Authoritative Technical References
For deeper study, consult engineering and government-backed technical resources. The following references are especially useful for power systems, motor efficiency, and energy management:
- U.S. Department of Energy: Determining Electric Motor Load and Efficiency
- National Institute of Standards and Technology
- University and technical educational references often discuss practical power factor methods; also review engineering course material from accredited .edu sources such as university power systems labs
- Penn State Extension: Electricity Basics
Final Takeaway
Three-phase AC power calculation is about more than plugging numbers into a formula. It is about understanding how voltage, current, power factor, and load behavior interact in a real electrical system. When you know the real power, you can estimate energy use. When you know the apparent power, you can size equipment more intelligently. When you know the power factor, you can identify opportunities to reduce current, losses, and capacity stress. Used correctly, a three-phase calculator becomes a fast decision tool for design, troubleshooting, operations, and energy optimization.
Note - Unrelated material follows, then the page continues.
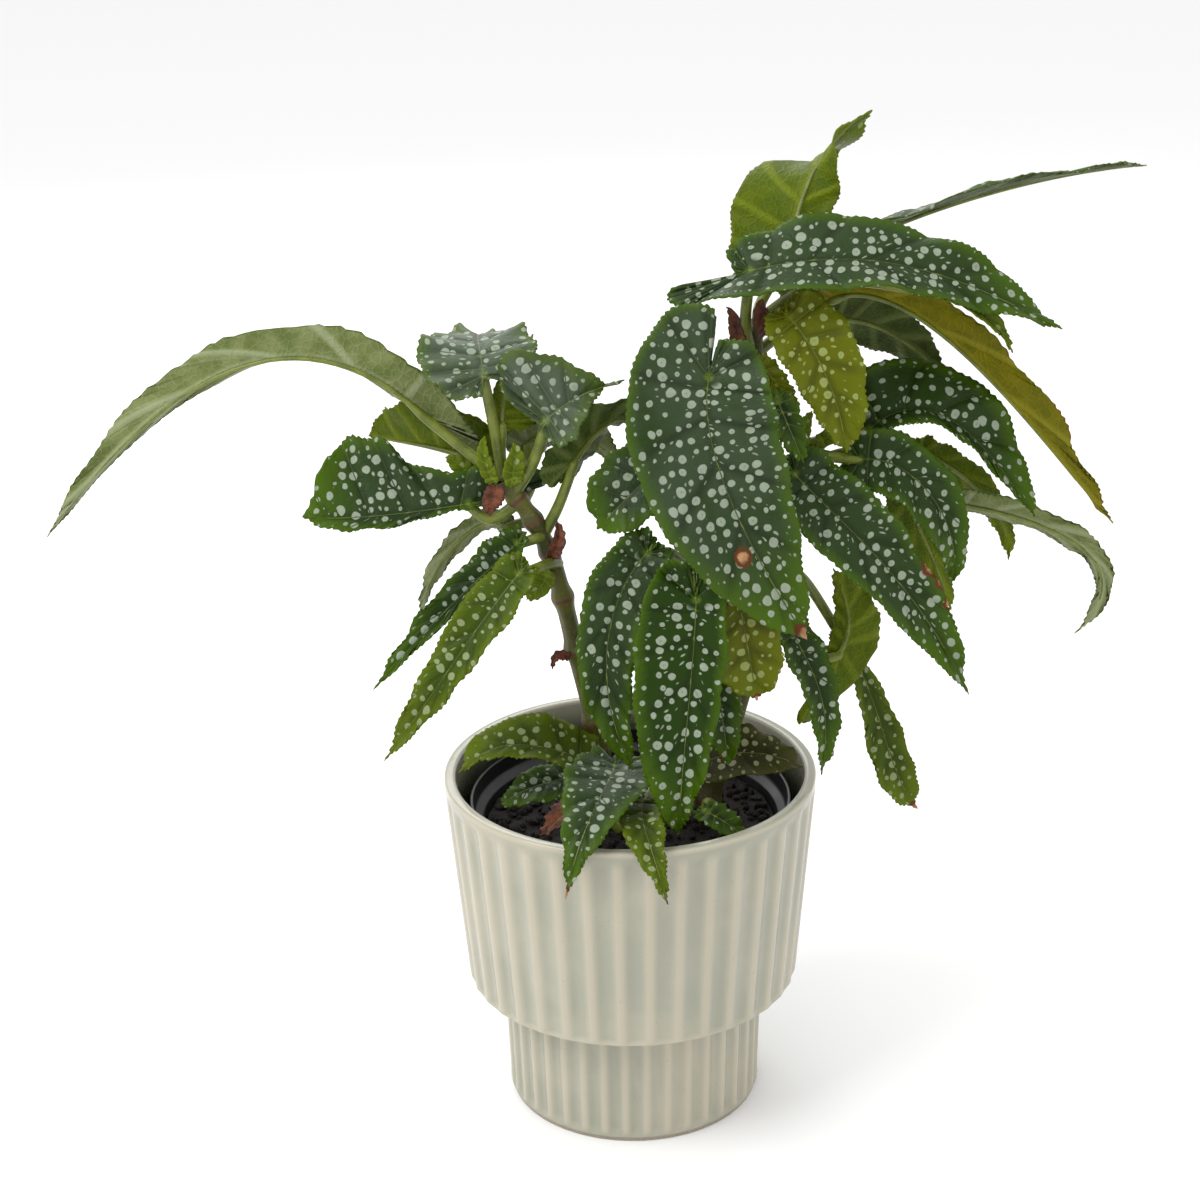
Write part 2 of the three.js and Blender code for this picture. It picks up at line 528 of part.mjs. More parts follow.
// One point of the blade: side is -1 left of the midrib and 1 right of it, row runs round the
// outline, column from the midrib to the edge, and layer is -1 under the blade and 1 on top.
function bladePoint(leaf, curve, length, side, row, column, layer) {
  const sideIndex = side < 0 ? 0 : 1;
  const share = row / BLADE_ROWS;
  const across = column / BLADE_COLUMNS;
  const edge = outlineAt(share, length, leaf.half[sideIndex], leaf.lobe[sideIndex], leaf.belly ?? 0);
  const rib = length * clamp((share - FAN_SHARE) / (1 - FAN_SHARE)) ** RIB_SPREAD;
  const along = rib * (1 - across) + edge[0] * across;
  const sideways = edge[1] * across;
  const place = clamp(along / length);
  const tangent = curve.getTangent(place);
  const point = curve.getPoint(place).addScaledVector(tangent, Math.min(along, 0));
  const face = vector(leaf.face);
  if (leaf.faceTip) face.lerp(vector(leaf.faceTip), place * place);
  const up = face.clone().addScaledVector(tangent, -face.dot(tangent)).normalize();
  const right = tangent.clone().cross(up);
  const rise = THREE.MathUtils.degToRad(leaf.fold[sideIndex]);
  point.addScaledVector(right, side * sideways * Math.cos(rise));
  point.addScaledVector(up, sideways * Math.sin(rise));
  const turn = rise * clamp(sideways / FOLD_ROUND);
  point.addScaledVector(up, layer * BLADE_THICKNESS / 2 * Math.cos(turn));
  point.addScaledVector(right, -side * layer * BLADE_THICKNESS / 2 * Math.sin(turn));
  return point;
}

// Both skins of both halves, closed along the outline.
function blade(leaf) {
  const curve = midribCurve(leaf.midrib);
  const length = curve.getLength();
  const corners = [];
  const quad = (a, b, c, d, isFlipped) => {
    const order = isFlipped ? [a, c, b, a, d, c] : [a, b, c, a, c, d];
    order.forEach((point) => corners.push(point.x, point.y, point.z));
  };
  for (const side of [-1, 1]) {
    const at = (row, column, layer) => bladePoint(leaf, curve, length, side, row, column, layer);
    for (let row = 0; row < BLADE_ROWS; row += 1) {
      for (const layer of [-1, 1]) {
        for (let column = 0; column < BLADE_COLUMNS; column += 1) {
          quad(
            at(row, column, layer), at(row + 1, column, layer),
            at(row + 1, column + 1, layer), at(row, column + 1, layer), side * layer > 0,
          );
        }
      }
      quad(
        at(row, BLADE_COLUMNS, 1), at(row + 1, BLADE_COLUMNS, 1),
        at(row + 1, BLADE_COLUMNS, -1), at(row, BLADE_COLUMNS, -1), side > 0,
      );
    }
  }
  const geometry = new THREE.BufferGeometry();
  geometry.setAttribute('position', new THREE.Float32BufferAttribute(corners, 3));
  return solidFrom(geometry);
}

function stalkSolid(leaf, radius) {
  return solidFrom(bar([...leaf.stalk, leaf.midrib[0]], radius, STALK_SIDES, STALK_STEPS));
}

// What is left of a solid once the rooms of its neighbours are cut away.
function clearOf(solid, rooms) {
  return rooms.reduce((left, room) => left.subtract(room), solid);
}

// ---- assembly -----------------------------------------------------------------------------
const begonia = new THREE.Group();

for (const [name, profile, finish] of [
  ['ceramic_pot', ceramicPot(), GLAZE],
  ['nursery_pot', nurseryPot(), BLACK_PLASTIC],
]) {
  const mesh = node(name, profile, finish);
  mesh.rotation.x = Math.PI / 2;
  begonia.add(mesh);
}

// Each cane and stalk keeps a room around it that the pieces made after it stay out of.
const rooms = [];
for (const [name, points] of Object.entries(CANES)) {
  begonia.add(node(name, bar(points, CANE_RADIUS, CANE_SIDES, CANE_STEPS), CANE_SKIN));
  rooms.push(solidFrom(bar(points, CANE_RADIUS + GAP, CANE_SIDES, CANE_STEPS)));
}

const soil = clearOf(solidFrom(soilBed().rotateX(Math.PI / 2)), rooms);
begonia.add(node('soil', geometryFrom(soil), POTTING_SOIL));

for (const [name, leaf] of Object.entries(LEAVES)) {
  const solid = clearOf(blade(leaf).add(stalkSolid(leaf, STALK_RADIUS)), rooms);
  begonia.add(node(name, geometryFrom(solid), TINTS[leaf.tint]));
  rooms.push(stalkSolid(leaf, STALK_RADIUS + GAP));
}

for (const [name, scale] of Object.entries(SCALES)) {
  begonia.add(node(name, geometryFrom(clearOf(blade(scale), rooms)), TINTS[scale.tint]));
}

export default begonia;
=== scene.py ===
"""Potted begonia: the finish of a spotted cane begonia in a ribbed two-step glazed pot."""
import math

import bmesh
import bpy
import numpy as np
from mathutils import Matrix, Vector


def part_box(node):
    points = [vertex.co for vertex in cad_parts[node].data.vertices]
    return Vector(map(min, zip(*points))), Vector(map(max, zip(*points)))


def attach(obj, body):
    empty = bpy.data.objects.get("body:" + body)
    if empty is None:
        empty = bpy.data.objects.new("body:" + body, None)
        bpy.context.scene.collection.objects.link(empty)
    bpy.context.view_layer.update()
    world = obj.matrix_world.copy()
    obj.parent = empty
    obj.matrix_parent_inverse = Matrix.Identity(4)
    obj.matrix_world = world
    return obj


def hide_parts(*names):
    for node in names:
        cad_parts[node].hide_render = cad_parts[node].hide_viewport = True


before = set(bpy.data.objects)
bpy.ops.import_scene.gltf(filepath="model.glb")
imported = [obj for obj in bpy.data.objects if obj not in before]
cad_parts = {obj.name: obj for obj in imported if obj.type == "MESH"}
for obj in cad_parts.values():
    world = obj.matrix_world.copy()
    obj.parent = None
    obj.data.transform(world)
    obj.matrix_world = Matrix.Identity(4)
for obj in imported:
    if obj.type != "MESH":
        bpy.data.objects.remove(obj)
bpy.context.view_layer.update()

MM = 0.001
TAU = 2 * math.pi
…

If you are working with balanced three-phase systems, the calculator above provides a quick and reliable way to estimate the key electrical values you need. For unbalanced systems, harmonic-heavy installations, or utility-grade billing analysis, combine these baseline calculations with actual field measurements and applicable code requirements. That approach gives you the best mix of speed, accuracy, and practical engineering judgment.